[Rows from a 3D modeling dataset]
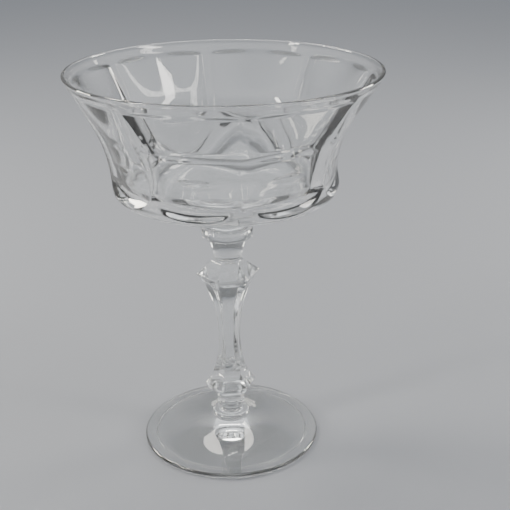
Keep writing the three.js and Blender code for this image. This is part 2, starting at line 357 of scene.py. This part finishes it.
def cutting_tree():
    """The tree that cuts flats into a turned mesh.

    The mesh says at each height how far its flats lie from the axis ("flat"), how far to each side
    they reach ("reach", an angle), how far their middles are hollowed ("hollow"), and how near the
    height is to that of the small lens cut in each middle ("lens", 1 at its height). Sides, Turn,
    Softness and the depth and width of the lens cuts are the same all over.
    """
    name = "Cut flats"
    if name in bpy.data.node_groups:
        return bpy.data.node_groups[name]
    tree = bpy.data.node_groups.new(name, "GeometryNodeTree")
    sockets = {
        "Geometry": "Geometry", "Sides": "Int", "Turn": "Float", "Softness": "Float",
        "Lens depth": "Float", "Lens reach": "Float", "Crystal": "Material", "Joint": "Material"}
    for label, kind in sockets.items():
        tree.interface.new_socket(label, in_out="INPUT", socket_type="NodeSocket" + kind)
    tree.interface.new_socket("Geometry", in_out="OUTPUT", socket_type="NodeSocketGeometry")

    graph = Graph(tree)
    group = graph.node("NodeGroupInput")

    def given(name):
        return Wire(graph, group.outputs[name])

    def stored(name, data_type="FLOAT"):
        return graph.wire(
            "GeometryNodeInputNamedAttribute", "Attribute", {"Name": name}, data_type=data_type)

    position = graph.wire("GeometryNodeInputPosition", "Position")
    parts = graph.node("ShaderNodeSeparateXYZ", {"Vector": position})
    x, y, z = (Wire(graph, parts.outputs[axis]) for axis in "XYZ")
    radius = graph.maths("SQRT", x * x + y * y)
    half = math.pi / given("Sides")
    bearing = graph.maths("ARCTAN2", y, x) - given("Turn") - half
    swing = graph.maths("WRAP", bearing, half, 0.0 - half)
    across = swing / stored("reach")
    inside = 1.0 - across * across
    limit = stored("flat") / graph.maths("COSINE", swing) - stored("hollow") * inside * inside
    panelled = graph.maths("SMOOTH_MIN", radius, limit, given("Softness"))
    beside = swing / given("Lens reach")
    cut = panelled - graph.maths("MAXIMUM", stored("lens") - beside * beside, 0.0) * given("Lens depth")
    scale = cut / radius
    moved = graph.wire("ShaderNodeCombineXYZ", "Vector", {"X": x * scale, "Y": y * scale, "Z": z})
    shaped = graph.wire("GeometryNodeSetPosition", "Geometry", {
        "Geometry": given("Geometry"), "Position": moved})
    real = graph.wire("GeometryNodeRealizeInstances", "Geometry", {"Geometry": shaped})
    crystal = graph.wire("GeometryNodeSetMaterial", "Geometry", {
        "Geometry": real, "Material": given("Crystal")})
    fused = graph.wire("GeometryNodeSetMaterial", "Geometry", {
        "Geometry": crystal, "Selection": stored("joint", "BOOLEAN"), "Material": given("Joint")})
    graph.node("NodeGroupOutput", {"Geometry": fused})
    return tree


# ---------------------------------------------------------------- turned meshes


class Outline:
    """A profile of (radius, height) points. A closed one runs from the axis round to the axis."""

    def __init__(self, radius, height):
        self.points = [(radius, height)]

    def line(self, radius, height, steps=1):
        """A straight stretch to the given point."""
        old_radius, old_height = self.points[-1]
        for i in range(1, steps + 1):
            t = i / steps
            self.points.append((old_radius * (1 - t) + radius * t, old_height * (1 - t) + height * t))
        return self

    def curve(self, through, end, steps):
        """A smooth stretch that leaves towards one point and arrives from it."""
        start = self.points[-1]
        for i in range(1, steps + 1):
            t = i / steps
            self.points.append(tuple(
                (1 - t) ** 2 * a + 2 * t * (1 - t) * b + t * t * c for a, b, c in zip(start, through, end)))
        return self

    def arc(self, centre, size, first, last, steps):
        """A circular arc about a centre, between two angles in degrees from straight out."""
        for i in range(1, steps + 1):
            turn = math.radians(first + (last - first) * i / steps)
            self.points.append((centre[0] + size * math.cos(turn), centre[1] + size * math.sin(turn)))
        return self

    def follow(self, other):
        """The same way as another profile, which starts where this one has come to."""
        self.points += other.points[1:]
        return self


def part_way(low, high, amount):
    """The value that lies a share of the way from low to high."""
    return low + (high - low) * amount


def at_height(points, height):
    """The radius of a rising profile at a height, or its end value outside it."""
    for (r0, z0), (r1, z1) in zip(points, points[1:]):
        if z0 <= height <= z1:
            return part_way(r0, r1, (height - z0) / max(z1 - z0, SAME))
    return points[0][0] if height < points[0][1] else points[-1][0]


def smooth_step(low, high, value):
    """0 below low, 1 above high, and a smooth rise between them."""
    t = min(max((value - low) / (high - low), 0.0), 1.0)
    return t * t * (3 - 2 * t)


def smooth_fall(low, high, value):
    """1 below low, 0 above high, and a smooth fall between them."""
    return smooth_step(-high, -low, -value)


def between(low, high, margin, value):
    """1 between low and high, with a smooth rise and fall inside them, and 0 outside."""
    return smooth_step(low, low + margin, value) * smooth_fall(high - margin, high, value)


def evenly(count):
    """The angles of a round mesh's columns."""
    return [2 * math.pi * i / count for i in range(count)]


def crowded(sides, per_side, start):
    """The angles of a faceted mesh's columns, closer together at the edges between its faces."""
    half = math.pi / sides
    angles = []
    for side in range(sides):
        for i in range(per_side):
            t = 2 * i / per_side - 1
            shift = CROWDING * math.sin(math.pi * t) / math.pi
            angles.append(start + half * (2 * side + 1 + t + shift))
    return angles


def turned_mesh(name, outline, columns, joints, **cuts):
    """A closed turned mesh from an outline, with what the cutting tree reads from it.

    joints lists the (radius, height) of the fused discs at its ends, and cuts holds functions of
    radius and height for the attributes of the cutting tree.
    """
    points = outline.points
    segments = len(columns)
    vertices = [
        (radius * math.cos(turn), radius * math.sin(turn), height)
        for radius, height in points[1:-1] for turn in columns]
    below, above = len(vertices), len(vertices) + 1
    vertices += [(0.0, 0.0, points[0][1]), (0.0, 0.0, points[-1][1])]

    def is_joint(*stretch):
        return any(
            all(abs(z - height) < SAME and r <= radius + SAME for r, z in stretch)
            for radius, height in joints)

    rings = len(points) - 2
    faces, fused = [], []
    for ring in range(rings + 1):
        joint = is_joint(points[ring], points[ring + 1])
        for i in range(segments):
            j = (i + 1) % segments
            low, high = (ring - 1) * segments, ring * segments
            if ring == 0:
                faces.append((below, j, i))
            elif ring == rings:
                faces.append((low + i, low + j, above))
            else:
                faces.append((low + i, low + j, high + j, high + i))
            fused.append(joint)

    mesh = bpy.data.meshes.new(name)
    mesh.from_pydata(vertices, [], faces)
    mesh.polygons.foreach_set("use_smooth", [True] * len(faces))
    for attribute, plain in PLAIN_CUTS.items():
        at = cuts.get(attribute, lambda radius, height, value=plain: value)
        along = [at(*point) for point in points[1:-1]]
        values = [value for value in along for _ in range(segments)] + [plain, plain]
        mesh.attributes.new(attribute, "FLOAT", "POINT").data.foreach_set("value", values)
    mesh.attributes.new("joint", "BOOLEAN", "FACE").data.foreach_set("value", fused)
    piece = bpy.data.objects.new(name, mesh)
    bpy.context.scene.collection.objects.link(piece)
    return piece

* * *

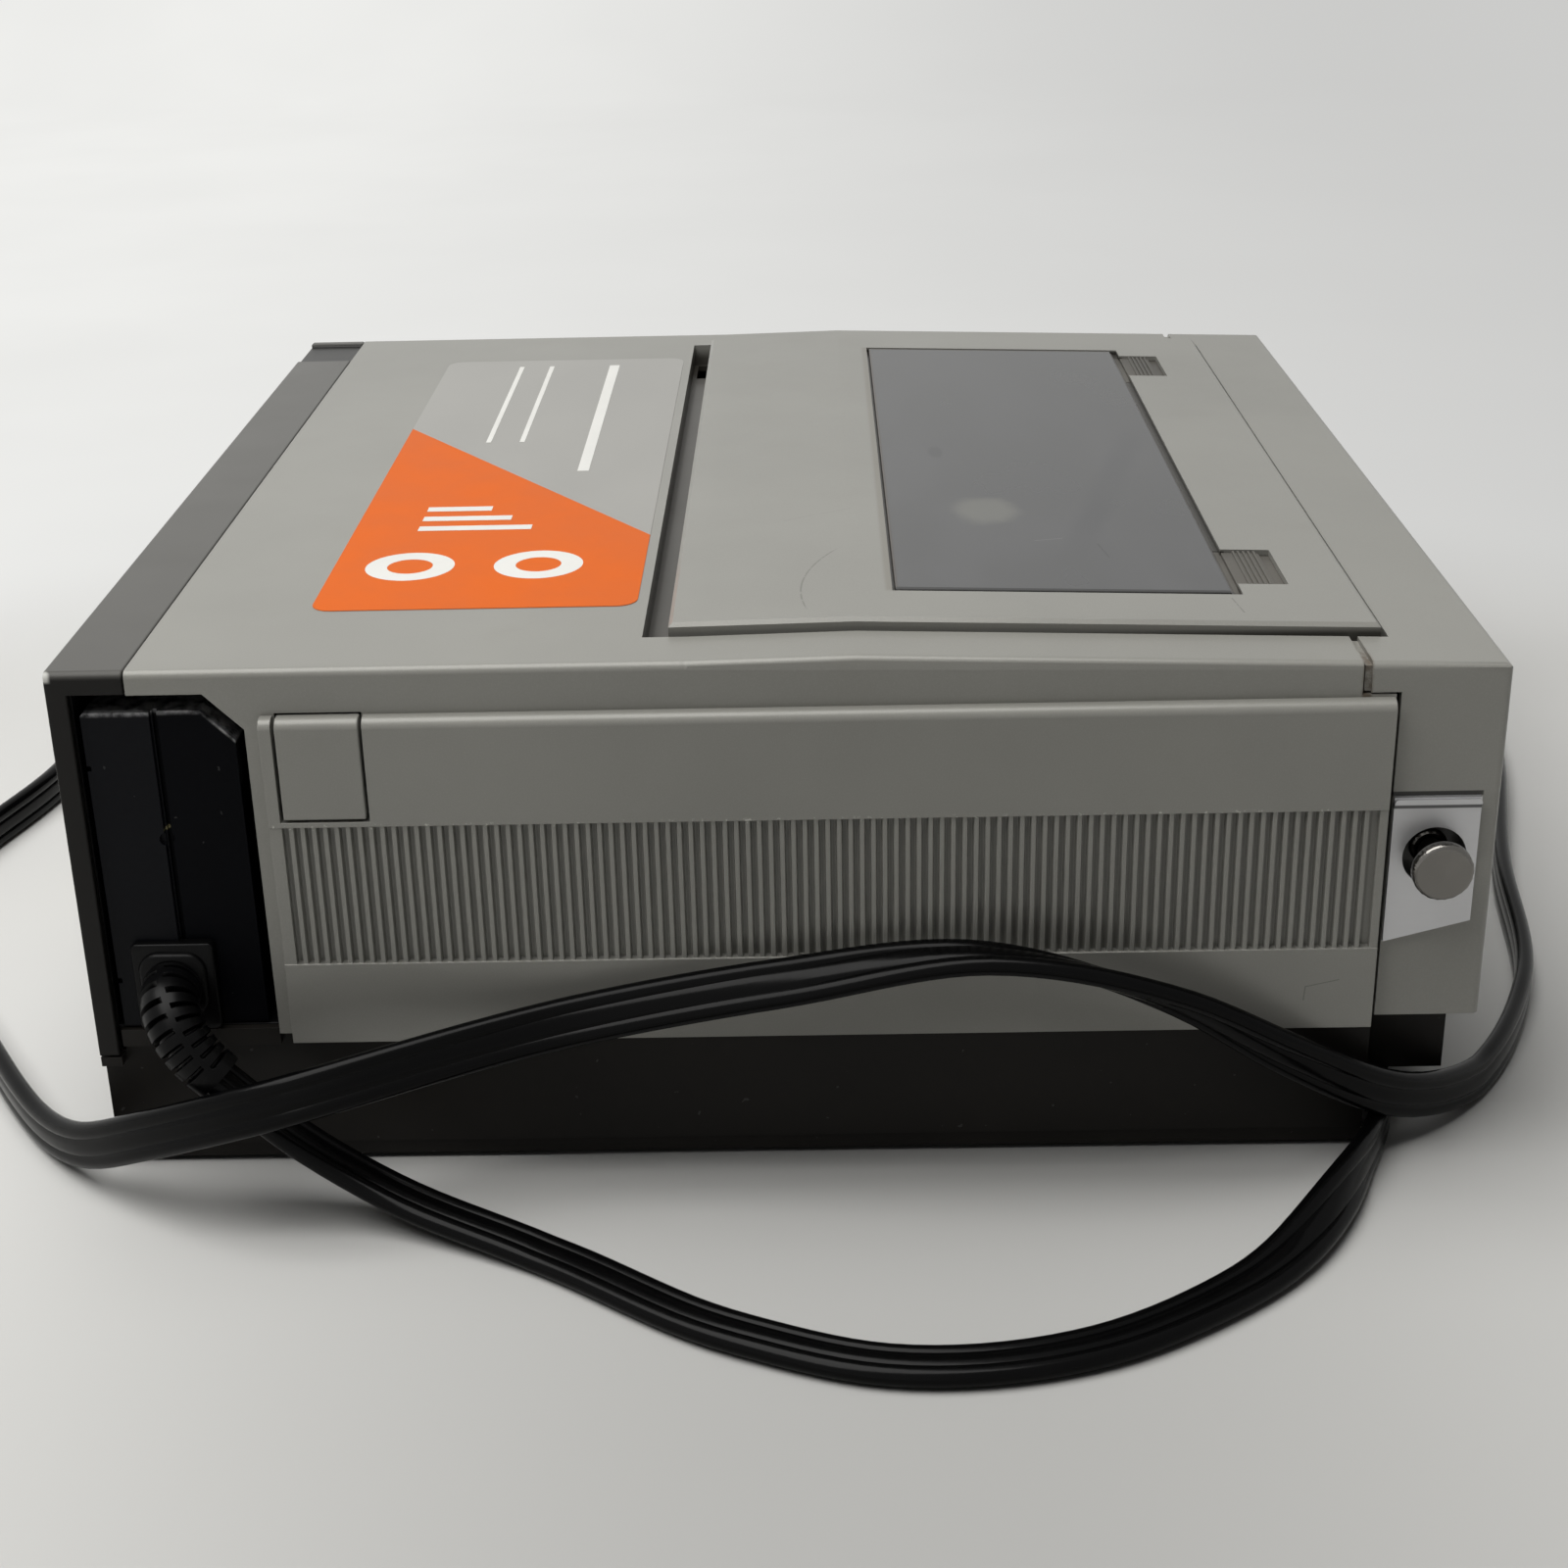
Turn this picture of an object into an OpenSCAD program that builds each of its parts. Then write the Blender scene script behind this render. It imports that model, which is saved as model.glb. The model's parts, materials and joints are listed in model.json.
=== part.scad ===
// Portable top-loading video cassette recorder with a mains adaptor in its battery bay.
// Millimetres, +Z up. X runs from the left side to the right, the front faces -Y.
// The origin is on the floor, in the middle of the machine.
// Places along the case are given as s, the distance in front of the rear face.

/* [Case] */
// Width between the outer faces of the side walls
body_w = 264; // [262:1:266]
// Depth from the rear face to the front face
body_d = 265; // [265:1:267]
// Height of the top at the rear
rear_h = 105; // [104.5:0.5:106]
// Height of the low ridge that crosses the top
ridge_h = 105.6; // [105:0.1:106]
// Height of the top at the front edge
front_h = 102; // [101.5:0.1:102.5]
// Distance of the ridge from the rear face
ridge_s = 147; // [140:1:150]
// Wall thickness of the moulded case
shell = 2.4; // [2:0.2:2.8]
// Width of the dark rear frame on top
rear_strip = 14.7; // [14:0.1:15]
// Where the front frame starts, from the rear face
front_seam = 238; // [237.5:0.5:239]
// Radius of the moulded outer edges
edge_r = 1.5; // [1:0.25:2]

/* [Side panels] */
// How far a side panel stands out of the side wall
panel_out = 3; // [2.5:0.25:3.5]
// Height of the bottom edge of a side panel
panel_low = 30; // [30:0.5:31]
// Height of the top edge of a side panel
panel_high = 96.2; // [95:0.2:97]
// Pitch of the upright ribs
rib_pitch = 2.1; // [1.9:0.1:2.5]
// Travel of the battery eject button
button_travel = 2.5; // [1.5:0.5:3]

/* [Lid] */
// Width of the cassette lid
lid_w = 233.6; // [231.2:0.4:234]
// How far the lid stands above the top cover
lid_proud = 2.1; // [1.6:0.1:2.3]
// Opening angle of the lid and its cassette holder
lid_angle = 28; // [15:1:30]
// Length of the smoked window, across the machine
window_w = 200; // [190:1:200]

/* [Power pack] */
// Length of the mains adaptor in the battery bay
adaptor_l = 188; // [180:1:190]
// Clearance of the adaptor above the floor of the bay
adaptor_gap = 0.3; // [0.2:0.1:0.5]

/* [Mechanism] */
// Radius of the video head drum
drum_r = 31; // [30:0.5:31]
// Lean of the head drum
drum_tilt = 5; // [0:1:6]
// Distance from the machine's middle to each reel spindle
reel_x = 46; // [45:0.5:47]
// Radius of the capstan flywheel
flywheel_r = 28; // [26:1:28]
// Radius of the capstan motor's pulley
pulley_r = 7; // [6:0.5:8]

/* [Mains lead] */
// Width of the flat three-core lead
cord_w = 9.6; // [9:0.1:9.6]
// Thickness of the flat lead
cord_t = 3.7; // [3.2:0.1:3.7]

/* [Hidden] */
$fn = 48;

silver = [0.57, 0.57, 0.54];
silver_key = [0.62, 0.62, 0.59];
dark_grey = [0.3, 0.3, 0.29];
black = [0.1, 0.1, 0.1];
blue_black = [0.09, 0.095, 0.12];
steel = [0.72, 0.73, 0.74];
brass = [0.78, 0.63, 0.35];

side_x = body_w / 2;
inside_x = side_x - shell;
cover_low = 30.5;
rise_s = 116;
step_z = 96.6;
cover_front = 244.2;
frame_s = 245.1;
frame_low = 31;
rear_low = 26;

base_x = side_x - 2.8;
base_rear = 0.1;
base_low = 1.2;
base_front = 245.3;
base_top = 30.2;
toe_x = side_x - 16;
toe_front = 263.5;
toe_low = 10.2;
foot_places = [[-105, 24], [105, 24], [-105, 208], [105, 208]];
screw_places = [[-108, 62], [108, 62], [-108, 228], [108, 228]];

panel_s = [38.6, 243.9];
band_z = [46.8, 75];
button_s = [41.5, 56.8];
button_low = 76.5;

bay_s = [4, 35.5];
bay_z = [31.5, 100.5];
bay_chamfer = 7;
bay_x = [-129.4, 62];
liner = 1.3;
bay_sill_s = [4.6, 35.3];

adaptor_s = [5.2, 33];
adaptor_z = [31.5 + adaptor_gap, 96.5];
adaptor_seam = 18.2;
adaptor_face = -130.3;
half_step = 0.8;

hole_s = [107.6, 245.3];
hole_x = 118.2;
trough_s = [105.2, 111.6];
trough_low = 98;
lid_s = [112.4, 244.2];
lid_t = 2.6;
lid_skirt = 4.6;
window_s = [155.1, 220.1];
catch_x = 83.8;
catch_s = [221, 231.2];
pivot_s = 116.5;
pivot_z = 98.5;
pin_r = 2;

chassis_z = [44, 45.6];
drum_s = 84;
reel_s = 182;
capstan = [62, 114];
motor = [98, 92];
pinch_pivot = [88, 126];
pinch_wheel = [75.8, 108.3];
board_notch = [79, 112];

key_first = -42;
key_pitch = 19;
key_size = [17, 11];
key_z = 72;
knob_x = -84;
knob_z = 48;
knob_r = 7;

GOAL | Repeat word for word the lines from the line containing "Keep writing the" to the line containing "a turned mesh.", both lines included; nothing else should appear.

ANSWER BELOW |
Keep writing the three.js and Blender code for this image. This is part 2, starting at line 357 of scene.py. This part finishes it.
def cutting_tree():
    """The tree that cuts flats into a turned mesh.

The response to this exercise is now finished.